Hello, and welcome to this edition of The Scribbler. This month I peer beneath the polished surface of organisational life to uncover the silent dissonance between what we say, what we mean, and what we dare not admit. But first, a bit of trivia.
Trivia question: On this day in 2003, a fleet of Concorde aircraft were retired. From which airline? Answer at the bottom of this scribbling.
Dispatches from the Frayed Edge of Organisational Sanity
There's a moment in every leader's week—somewhere between the third strategy slide and the fifth meeting about employee engagement—when one thinks: surely, this isn't what leadership was meant to feel like.
And no, it's not. Leadership, if recent weeks have made anything clear, has become a theatre of the absurd: populated by oracles of optimism, avatars of purpose, and middle managers clutching culture decks like life vests on the Titanic. The organisation says it wants change, but only if the PowerPoint animations are smooth. It wants feedback, but only if it's phrased like a TED Talk and accompanied by a GIF.
In short, reality has been escorted from the premises.
This month's writing has been a modest attempt to bring reality back in.
Let's begin with the obvious: messaging has escaped orbit. In When Messaging Slips the Bonds of Reality, I explored how communication in many organisations no longer serves to inform, but to pacify. It's theatre. What once was a tool of clarity has become a cover for strategic drift, an exercise in what Ashforth and Gibbs described as "symbolic management." We issue statements about agility while organisational cholesterol clogs every decision point. We reassure staff about their future while quietly plotting restructuring under code names that sound like Cold War operations.
And like Baghdad Bob before them, the messaging mandarins press on, describing bold futures as metaphorical tanks roll down the high street.

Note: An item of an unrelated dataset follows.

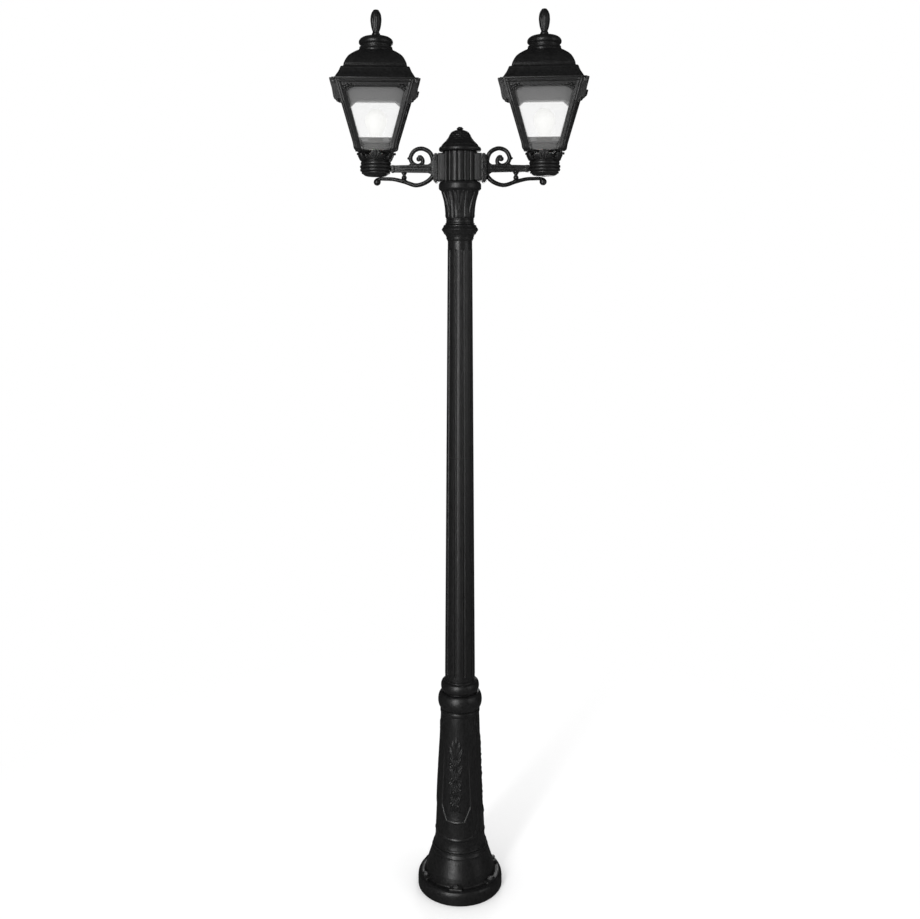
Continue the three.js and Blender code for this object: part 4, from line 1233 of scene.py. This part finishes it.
def soft_light(name, spot, aim_height, width, height, power):
    """A tall panel that faces the post and doesn't show in the picture."""
    lamp = bpy.data.lights.new(name, "AREA")
    lamp.shape = "RECTANGLE"
    lamp.size, lamp.size_y = width, height
    lamp.energy = power
    panel = linked(name, lamp)
    panel.location = spot
    panel.rotation_euler = (Vector((0, 0, aim_height)) - Vector(spot)).to_track_quat("-Z", "Y").to_euler()
    panel.visible_camera = False


def light_studio():
    soft_light("key", (-1.35, -3.2, 1.85), 1.2, 0.42, 3.6, 84)
    soft_light("fill", (3.4, -1.6, 2.0), 1.3, 0.8, 3.0, 13)
    soft_light("back", (0.3, 4.0, 1.9), 1.3, 0.9, 3.4, 24)


def place_camera():
    """A level camera at head height; its lens shift lets it take in the post down to the foot."""
    lens = bpy.data.cameras.new("camera")
    lens.sensor_width, lens.lens = 36.0, 39.52
    lens.clip_start, lens.clip_end = 0.05, 200
    camera = linked("camera", lens)
    camera.location = (
        CAMERA_DISTANCE * sin(CAMERA_TURN), -CAMERA_DISTANCE * cos(CAMERA_TURN), CAMERA_HEIGHT)
    camera.rotation_euler = (pi / 2, 0, CAMERA_TURN)
    bpy.context.scene.camera = camera
    # The shift belongs to this place only: a camera moved to another height is centred.
    driver = lens.driver_add("shift_y").driver
    driver.type = "SCRIPTED"
    here = driver.variables.new()
    here.name, here.type = "height", "TRANSFORMS"
    target = here.targets[0]
    target.id, target.transform_type, target.transform_space = camera, "LOC_Z", "WORLD_SPACE"
    driver.expression = f"{LENS_SHIFT} if abs(height - {CAMERA_HEIGHT}) < 0.001 else 0"


# ---- scene
for part in frame["record"]["subparts"]:
    give_finish(frame["nodes"][part["node"]], part["material_slot"])
for build in (
    build_foot, build_anchor_bolts, build_column, build_collar, build_shaft, build_shaft_collar,
    build_capital, build_hub, build_hub_cap, build_arms, build_arm_bolts, build_cups, build_crowns,
    build_cages, build_diffusers, build_roofs, build_chimneys, build_finials, build_roof_screws,
    build_hinge_pins, build_lamps, build_floor, light_world, light_studio, place_camera,
):
    build()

But this is not merely a communications problem—it is a moral one. When leaders lose the ability (or the courage) to speak plainly, they also lose the ability to think clearly. Discernment—the forgotten virtue in leadership circles—is not a matter of speaking slowly while clasping your hands. It's about the difficult work of aligning words with truth. If you can't admit when a plan is off-track, when a culture is dysfunctional, or when an initiative is more ceremony than substance, then you're not leading—you're narrating. Poorly.